PROBLEM TO WORK ON: Output the data that follows exactly, line for line.

Parts and joints as JSON

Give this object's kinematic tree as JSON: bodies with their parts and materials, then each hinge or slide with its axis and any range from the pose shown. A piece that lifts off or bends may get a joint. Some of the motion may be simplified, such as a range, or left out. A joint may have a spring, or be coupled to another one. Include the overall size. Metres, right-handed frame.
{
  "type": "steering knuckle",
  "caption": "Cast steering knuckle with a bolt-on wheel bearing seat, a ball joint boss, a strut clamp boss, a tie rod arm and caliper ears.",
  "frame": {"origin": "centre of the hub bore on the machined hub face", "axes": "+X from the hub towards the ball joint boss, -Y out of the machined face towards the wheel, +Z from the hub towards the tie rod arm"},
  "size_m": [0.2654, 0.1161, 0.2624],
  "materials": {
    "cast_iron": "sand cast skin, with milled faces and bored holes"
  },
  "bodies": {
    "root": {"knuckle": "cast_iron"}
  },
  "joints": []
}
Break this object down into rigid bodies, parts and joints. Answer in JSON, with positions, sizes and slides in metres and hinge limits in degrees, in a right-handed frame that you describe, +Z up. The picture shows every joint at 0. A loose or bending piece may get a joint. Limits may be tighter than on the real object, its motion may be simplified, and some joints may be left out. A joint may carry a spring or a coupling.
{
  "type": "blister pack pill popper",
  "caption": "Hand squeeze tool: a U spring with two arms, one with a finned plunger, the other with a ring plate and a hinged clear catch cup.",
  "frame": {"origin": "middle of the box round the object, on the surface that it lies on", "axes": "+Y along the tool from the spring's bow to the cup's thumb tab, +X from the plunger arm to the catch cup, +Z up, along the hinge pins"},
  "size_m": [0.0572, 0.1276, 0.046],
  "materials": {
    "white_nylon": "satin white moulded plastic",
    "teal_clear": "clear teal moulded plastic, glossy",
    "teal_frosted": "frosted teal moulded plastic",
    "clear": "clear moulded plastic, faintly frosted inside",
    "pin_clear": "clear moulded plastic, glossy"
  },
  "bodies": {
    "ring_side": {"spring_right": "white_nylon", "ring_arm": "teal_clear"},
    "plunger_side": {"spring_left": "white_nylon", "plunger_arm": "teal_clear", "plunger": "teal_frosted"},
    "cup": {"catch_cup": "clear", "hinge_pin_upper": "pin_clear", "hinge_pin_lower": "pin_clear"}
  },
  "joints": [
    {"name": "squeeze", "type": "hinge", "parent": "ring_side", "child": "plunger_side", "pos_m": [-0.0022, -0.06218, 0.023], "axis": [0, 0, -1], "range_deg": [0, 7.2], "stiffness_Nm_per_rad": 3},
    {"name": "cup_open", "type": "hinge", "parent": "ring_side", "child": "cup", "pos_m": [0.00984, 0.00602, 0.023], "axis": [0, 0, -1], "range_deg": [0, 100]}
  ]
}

FINAL ANSWER:
Give this object's kinematic tree as JSON: bodies with their parts and materials, then each hinge or slide with its axis and any range from the pose shown. A piece that lifts off or bends may get a joint. Some of the motion may be simplified, such as a range, or left out. A joint may have a spring, or be coupled to another one. Include the overall size. Metres, right-handed frame.
{
  "type": "steering knuckle",
  "caption": "Cast steering knuckle with a bolt-on wheel bearing seat, a ball joint boss, a strut clamp boss, a tie rod arm and caliper ears.",
  "frame": {"origin": "centre of the hub bore on the machined hub face", "axes": "+X from the hub towards the ball joint boss, -Y out of the machined face towards the wheel, +Z from the hub towards the tie rod arm"},
  "size_m": [0.2654, 0.1161, 0.2624],
  "materials": {
    "cast_iron": "sand cast skin, with milled faces and bored holes"
  },
  "bodies": {
    "root": {"knuckle": "cast_iron"}
  },
  "joints": []
}
Break this object down into rigid bodies, parts and joints. Answer in JSON, with positions, sizes and slides in metres and hinge limits in degrees, in a right-handed frame that you describe, +Z up. The picture shows every joint at 0. A loose or bending piece may get a joint. Limits may be tighter than on the real object, its motion may be simplified, and some joints may be left out. A joint may carry a spring or a coupling.
{
  "type": "blister pack pill popper",
  "caption": "Hand squeeze tool: a U spring with two arms, one with a finned plunger, the other with a ring plate and a hinged clear catch cup.",
  "frame": {"origin": "middle of the box round the object, on the surface that it lies on", "axes": "+Y along the tool from the spring's bow to the cup's thumb tab, +X from the plunger arm to the catch cup, +Z up, along the hinge pins"},
  "size_m": [0.0572, 0.1276, 0.046],
  "materials": {
    "white_nylon": "satin white moulded plastic",
    "teal_clear": "clear teal moulded plastic, glossy",
    "teal_frosted": "frosted teal moulded plastic",
    "clear": "clear moulded plastic, faintly frosted inside",
    "pin_clear": "clear moulded plastic, glossy"
  },
  "bodies": {
    "ring_side": {"spring_right": "white_nylon", "ring_arm": "teal_clear"},
    "plunger_side": {"spring_left": "white_nylon", "plunger_arm": "teal_clear", "plunger": "teal_frosted"},
    "cup": {"catch_cup": "clear", "hinge_pin_upper": "pin_clear", "hinge_pin_lower": "pin_clear"}
  },
  "joints": [
    {"name": "squeeze", "type": "hinge", "parent": "ring_side", "child": "plunger_side", "pos_m": [-0.0022, -0.06218, 0.023], "axis": [0, 0, -1], "range_deg": [0, 7.2], "stiffness_Nm_per_rad": 3},
    {"name": "cup_open", "type": "hinge", "parent": "ring_side", "child": "cup", "pos_m": [0.00984, 0.00602, 0.023], "axis": [0, 0, -1], "range_deg": [0, 100]}
  ]
}